Selective electro- or photo-reduction of carbon dioxide to formic acid using a Cu–Zn alloy catalyst

Abstract

A copper-and-zinc (Cu–Zn) alloy material was synthesized using a vacuum sealing method, in which evaporated zinc was reacted with copper film or nanoparticles to form a homogeneous Cu–Zn alloy. This alloy was evaluated as an electrocatalyst and/or cocatalyst for photocatalysis to selectively reduce carbon dioxide to formic acid. Based on the optimised alloy composition, the Cu₅Zn₈ catalyst exhibited efficient electrochemical CO₂ reduction.

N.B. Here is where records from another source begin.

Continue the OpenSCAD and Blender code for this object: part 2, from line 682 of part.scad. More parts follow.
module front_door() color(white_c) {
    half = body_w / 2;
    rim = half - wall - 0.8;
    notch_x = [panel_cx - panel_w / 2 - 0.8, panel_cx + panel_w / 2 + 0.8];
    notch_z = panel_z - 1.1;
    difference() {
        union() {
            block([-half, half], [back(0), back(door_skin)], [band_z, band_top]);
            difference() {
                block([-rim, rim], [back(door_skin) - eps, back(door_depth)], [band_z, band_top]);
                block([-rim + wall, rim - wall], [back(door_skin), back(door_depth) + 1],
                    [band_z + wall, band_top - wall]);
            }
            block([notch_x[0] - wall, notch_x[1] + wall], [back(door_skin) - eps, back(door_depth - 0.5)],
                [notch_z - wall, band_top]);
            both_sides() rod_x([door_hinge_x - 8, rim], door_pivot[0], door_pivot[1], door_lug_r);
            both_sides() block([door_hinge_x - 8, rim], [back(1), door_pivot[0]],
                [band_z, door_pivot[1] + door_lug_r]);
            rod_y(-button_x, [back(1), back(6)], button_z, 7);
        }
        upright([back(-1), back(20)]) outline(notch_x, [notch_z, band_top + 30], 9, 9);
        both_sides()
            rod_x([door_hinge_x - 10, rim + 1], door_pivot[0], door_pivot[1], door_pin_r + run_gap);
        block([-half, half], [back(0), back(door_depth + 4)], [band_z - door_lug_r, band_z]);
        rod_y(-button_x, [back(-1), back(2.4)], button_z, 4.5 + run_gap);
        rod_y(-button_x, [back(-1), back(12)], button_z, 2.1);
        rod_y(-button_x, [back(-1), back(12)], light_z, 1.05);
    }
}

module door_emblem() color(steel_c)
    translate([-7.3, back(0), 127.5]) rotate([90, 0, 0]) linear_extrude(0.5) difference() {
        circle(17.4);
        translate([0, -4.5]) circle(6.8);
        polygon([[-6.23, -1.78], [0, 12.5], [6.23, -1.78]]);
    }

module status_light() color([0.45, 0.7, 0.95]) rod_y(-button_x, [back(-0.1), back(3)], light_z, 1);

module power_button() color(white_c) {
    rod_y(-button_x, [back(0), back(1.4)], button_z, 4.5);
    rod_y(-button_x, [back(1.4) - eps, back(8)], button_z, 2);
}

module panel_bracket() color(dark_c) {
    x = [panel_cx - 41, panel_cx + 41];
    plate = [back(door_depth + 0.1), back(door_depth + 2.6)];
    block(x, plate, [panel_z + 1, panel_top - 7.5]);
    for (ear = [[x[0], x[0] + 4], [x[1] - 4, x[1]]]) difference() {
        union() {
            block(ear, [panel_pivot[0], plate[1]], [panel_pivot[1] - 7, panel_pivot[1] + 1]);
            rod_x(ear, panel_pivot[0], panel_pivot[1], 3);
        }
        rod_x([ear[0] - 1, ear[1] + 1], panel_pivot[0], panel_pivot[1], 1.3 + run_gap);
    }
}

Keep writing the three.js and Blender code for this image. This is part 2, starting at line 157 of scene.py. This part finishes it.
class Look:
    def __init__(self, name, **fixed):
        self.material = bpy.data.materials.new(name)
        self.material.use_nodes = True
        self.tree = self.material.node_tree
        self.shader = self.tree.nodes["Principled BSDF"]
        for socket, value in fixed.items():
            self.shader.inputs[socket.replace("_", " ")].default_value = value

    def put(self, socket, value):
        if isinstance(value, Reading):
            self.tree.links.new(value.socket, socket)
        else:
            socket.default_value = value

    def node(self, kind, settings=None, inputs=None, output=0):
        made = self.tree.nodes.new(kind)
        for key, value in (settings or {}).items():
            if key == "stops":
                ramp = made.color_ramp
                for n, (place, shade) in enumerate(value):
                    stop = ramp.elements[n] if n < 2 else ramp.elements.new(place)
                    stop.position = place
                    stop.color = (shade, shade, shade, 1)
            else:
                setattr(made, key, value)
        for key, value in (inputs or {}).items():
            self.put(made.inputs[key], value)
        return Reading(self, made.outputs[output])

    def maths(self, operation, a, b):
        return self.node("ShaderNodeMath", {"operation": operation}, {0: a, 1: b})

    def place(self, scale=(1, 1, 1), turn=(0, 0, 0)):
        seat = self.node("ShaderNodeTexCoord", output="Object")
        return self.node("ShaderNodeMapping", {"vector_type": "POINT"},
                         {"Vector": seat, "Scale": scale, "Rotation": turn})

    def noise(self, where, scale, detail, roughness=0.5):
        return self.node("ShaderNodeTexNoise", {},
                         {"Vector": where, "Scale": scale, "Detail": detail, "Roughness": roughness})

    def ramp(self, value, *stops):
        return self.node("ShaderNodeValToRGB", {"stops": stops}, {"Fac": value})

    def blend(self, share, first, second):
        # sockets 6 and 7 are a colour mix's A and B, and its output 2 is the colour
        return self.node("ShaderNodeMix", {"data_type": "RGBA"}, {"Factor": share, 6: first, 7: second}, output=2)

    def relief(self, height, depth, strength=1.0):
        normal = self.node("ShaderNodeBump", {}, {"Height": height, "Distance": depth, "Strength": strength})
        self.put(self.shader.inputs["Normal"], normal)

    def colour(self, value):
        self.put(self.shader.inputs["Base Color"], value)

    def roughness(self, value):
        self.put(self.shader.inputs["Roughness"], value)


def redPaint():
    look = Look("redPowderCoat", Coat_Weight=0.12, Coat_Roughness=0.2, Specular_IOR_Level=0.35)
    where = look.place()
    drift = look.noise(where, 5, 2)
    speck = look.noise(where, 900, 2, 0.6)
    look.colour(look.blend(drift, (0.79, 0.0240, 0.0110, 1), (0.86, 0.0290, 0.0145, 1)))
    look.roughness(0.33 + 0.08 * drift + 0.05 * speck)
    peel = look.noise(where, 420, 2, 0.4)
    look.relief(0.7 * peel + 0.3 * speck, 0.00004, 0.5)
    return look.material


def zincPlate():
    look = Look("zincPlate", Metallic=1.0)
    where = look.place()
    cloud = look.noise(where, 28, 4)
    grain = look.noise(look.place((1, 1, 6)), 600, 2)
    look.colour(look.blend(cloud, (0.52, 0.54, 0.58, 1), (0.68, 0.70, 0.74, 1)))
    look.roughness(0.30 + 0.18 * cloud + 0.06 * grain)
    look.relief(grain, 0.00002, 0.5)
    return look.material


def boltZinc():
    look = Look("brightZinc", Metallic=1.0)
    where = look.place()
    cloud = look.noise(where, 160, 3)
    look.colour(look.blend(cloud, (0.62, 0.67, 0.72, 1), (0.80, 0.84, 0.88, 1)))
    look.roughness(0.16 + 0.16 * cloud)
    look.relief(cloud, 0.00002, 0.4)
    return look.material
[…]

Furthermore, we constructed a photoelectrochemical (PEC) three-electrode system, in which the Cu₅Zn₈ film functioned as the cathode for CO₂ reduction in the dark and strontium titanate (SrTiO₃) served as the photoanode for water oxidation. The PEC system also selectively reduced CO₂ to formic acid with a faradaic efficiency of 79.11% under UV-light and the absence of an applied bias potential. SrTiO₃ particles decorated with nanoparticles of the Cu–Zn alloy also photocatalytically reduced CO₂ to formic acid under UV-light. Isotope trace analysis demonstrated that water served as the electron donor to produce oxygen and organic molecules under UV light, similar to photosynthesis in plants. The Cu–Zn alloy material developed in the present study is composed of ubiquitous and safe materials, and can catalyse CO₂ conversion by means of various kinds of renewable energies.